А псих посмотрел на ее пальцы, сжимающие его руку, покачал головой, и в этом движении Мэг померещилось сожаление:

– Да не делаю я назло, – с неожиданной мягкостью ответил он, – просто знаю я королевскую заботу, дурака-то из меня не лепи. Господи, сестра, ты сама совсем дитя. Кто тебя пустил к такому, как я? Да еще зная, что у меня есть здоровая рука.

Это прозвучало страшно. Так страшно, что Мэг даже забыла, что прямо за дверью в нескольких шагах сестринский пост. Резко разжав пальцы, она подавила порыв отшатнуться назад: нельзя показывать страх… Только вспомнить бы, касается это правило сумасшедших людей или бешеных собак?

Медленно выпрямившись, Мэг постаралась придать голосу твердости:

– Не надо мне угрожать. Нашел тоже врага… У меня всего-то оружия – этот поднос. И я понятия не имею, почему к тебе нельзя ходить – ты же не говоришь, кто ты. Скажи – и я буду осторожней.

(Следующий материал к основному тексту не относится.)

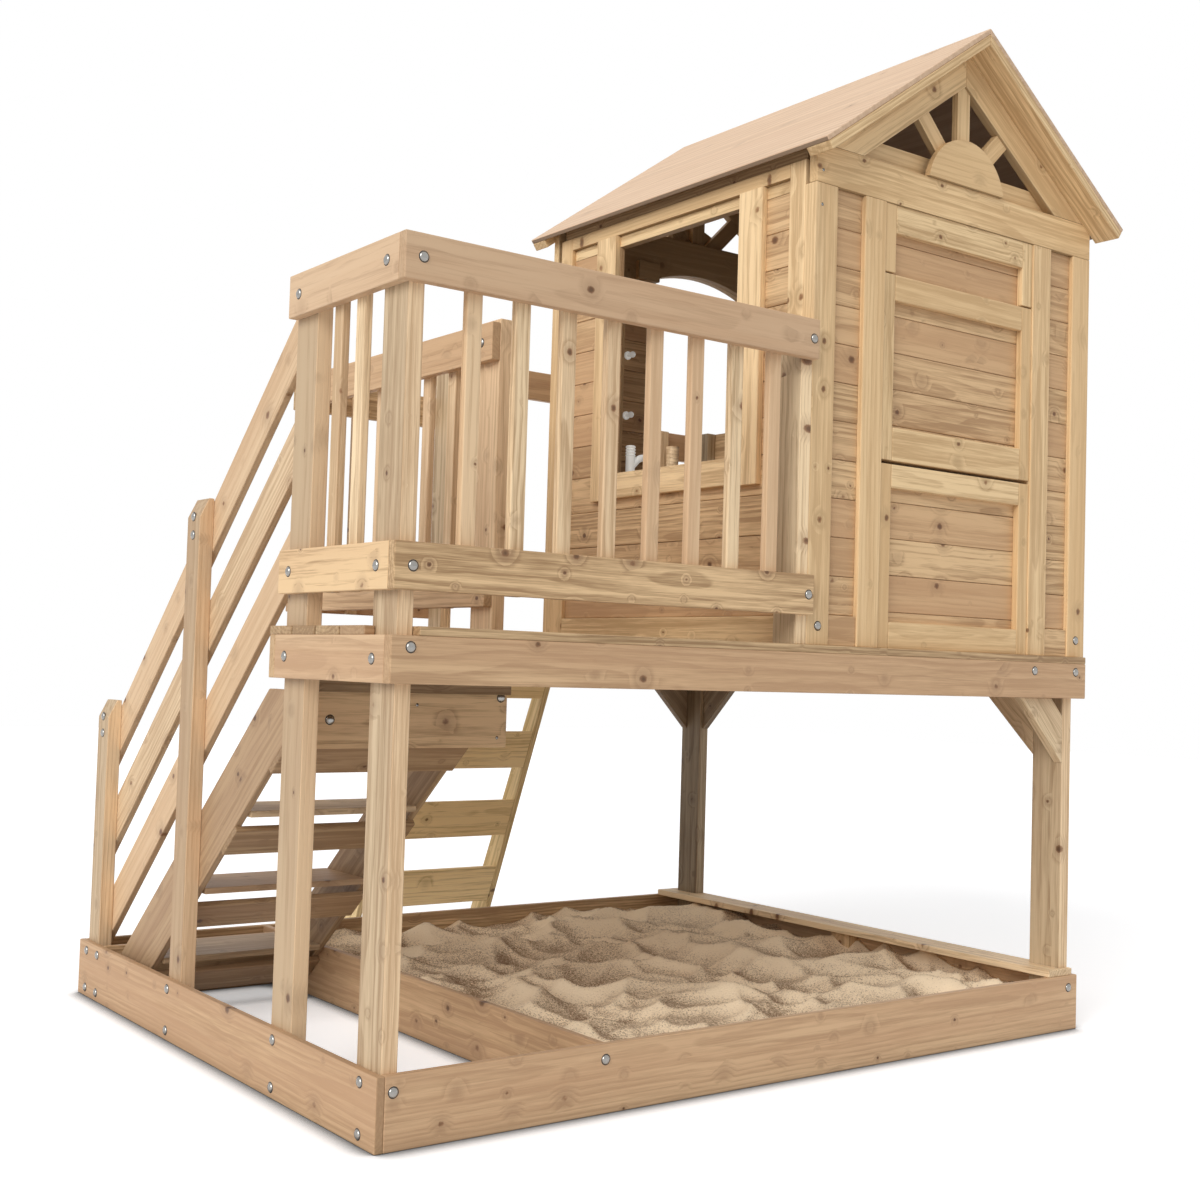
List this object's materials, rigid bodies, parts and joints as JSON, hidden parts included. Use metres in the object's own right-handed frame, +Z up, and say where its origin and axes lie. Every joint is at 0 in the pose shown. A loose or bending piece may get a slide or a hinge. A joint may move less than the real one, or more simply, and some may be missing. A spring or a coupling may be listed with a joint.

И тут он улыбнулся. Скупо и искренне, обнажая слегка неровные, очень белые зубы. Хладнокровно вынул из ладони иглу, обозрел натекшую с капельницы лужу на одеяле и вздохнул:

– Прости, сестра Мэгги. И за доброту благодарствуй. Только ты меня слушать не стала. Болью пугаешь, едой попрекаешь… Я из себя героя не строю – было бы, чем гордиться. А только все это я уже видел. И совиные лапы варил, и со сломанными ребрами дрова колол, и грехи ночами отмаливал. Так что не трудись, сестра. Ничего я не скажу, зря провозитесь. От меня на каторге будет толк, это уж на слово поверь, руки у меня на совесть приспособлены. А можете сразу на плаху класть, так им и передай. А еда эта всегда кому-то пригодится, и на меня ее переводить без толку. С меня и тюремной похлебки хватит.

И вдруг Мэг отчетливо поняла: сумасшедший или нет, но это не ролевик. Она сто раз слышала эти клятвы верности и предсмертные насмешки, слышала на шести разных языках, от ошалевших от недосыпа подростков и пьяных седых реконструкторов. А сейчас впервые точно узнала, как в действительности звучат эти слова. Вот так. Устало и обыденно, без чувства, без огня. Когда человек действительно подразумевает то, что говорит, ни в ком не ища отклика. Невидимая и нерушимая грань между жизнью и игрой.

Она спокойно взяла с тумбочки поднос и снова поставила пациенту на колени:

– Послушай, – сказала она, отбросив иронию, – каторга подождет, ладно? И на плаху не спеши, туда не так-то легко пробиться в наши дни. А это просто еда. Не очень сытная, да и повкуснее бывает. Это не подкуп и не милость. Это самое первое и главное человеческое право. Которого никто и никого не смеет лишать. А потому в больнице досыта едят все. И я прошу тебя просто поесть. Обещаю, что не буду спрашивать ничего, о чем ты сам не захочешь сказать. Идет?

С минуту Сквайр смотрел на поднос с упрямым огоньком в глазах, постепенно сменявшимся тоскливым раздумьем. Затем, поколебавшись, потянулся за сыром. Взял кончиками пальцев, будто бледно-желтый ломтик вот-вот мог выпустить ядовитые когти, и осторожно откусил краешек. Его лицо вдруг приобрело беззащитно-упоенное выражение ребенка, открывшего рождественский подарок.

– Вкусно? – Мэг ощутила, что глупо улыбается.

– Очень, – пробормотал Сквайр.

И Мэг забыла о времени. Это был завтрак в Зазеркалье, и она, будто зачарованный Кролик, вела своего спутника меж чашек, сахарниц и грибов. Она не понимала, почему его так поражают все эти простые вещи, да и не хотела понимать. Она смотрела на привычные с самого рождения мелочи, будто впервые, и ей хотелось, чтоб они нравились ему, словно этот трогательный псих был ее гостем. И вообще, если по-честному, то любимый Эмили обезжиренный йогурт – диетическая дрянь, клубничный джем вкуснее персикового, а сыра могли бы положить и побольше.